■ RECORDS SUPPLIED ■

..........

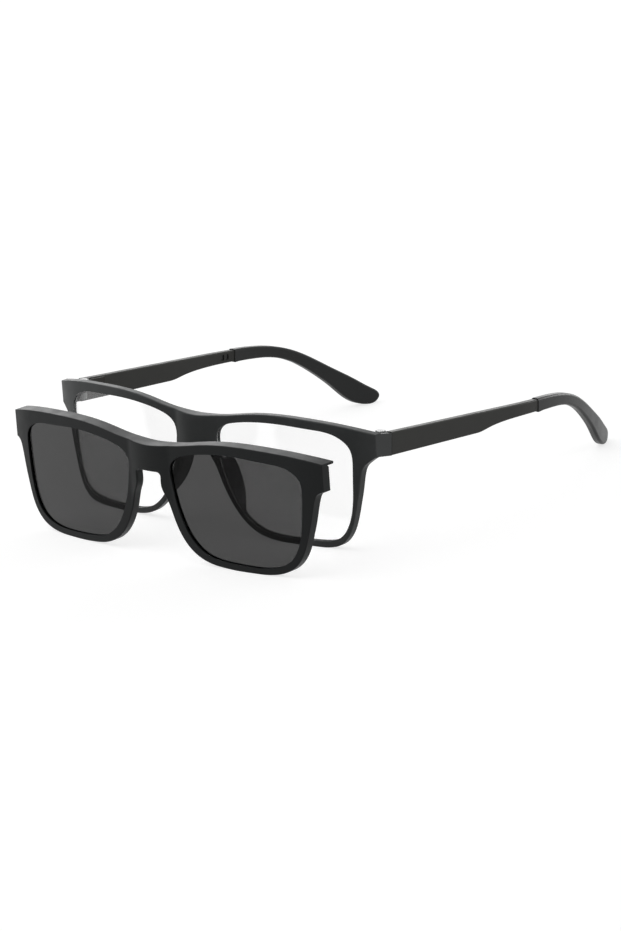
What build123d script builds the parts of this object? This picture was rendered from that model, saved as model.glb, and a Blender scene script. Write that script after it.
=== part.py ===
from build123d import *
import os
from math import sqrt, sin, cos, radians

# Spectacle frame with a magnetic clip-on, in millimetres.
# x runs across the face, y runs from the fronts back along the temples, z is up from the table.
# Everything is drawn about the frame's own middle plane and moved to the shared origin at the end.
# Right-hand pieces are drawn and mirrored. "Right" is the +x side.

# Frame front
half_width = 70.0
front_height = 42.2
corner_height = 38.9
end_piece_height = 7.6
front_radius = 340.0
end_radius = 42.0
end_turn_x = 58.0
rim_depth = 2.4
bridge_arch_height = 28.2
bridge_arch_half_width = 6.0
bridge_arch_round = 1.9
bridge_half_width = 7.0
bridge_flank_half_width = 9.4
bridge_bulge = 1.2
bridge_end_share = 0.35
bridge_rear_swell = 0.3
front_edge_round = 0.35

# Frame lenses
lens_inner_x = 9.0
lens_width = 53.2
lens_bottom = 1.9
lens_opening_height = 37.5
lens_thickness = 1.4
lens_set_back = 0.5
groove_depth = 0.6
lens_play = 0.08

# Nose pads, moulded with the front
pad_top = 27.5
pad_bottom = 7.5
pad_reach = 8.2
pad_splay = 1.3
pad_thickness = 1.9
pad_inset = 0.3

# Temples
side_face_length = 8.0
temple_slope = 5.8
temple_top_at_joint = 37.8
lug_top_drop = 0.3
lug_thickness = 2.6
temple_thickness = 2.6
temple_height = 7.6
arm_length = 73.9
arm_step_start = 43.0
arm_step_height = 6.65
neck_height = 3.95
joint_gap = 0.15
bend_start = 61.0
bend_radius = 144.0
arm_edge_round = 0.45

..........

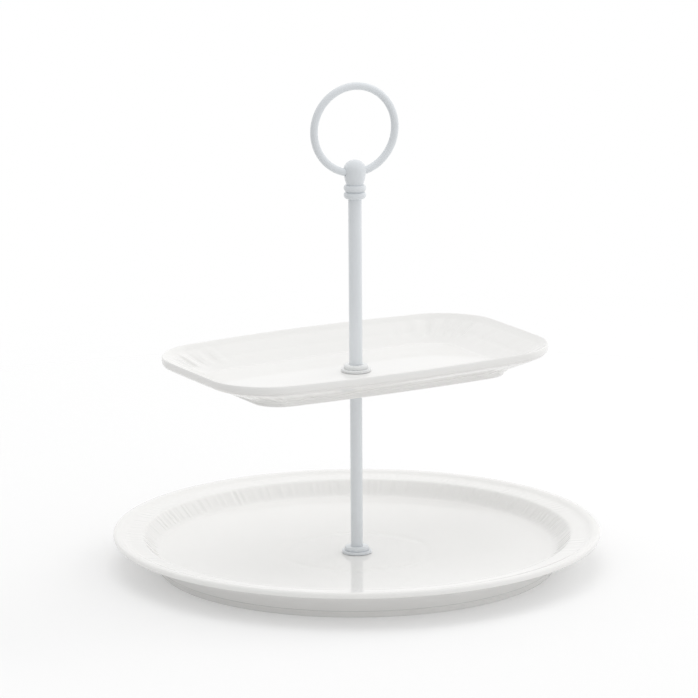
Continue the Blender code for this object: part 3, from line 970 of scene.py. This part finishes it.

..........

■ TASK PROMPT ■
The lines to return run from the one containing "What build123d script" down to the one containing "pad_inset = 0.3"; give them exactly, both included, and no others.

■ WORKED SOLUTION ■
What build123d script builds the parts of this object? This picture was rendered from that model, saved as model.glb, and a Blender scene script. Write that script after it.
=== part.py ===
from build123d import *
import os
from math import sqrt, sin, cos, radians

# Spectacle frame with a magnetic clip-on, in millimetres.
# x runs across the face, y runs from the fronts back along the temples, z is up from the table.
# Everything is drawn about the frame's own middle plane and moved to the shared origin at the end.
# Right-hand pieces are drawn and mirrored. "Right" is the +x side.

# Frame front
half_width = 70.0
front_height = 42.2
corner_height = 38.9
end_piece_height = 7.6
front_radius = 340.0
end_radius = 42.0
end_turn_x = 58.0
rim_depth = 2.4
bridge_arch_height = 28.2
bridge_arch_half_width = 6.0
bridge_arch_round = 1.9
bridge_half_width = 7.0
bridge_flank_half_width = 9.4
bridge_bulge = 1.2
bridge_end_share = 0.35
bridge_rear_swell = 0.3
front_edge_round = 0.35

# Frame lenses
lens_inner_x = 9.0
lens_width = 53.2
lens_bottom = 1.9
lens_opening_height = 37.5
lens_thickness = 1.4
lens_set_back = 0.5
groove_depth = 0.6
lens_play = 0.08

# Nose pads, moulded with the front
pad_top = 27.5
pad_bottom = 7.5
pad_reach = 8.2
pad_splay = 1.3
pad_thickness = 1.9
pad_inset = 0.3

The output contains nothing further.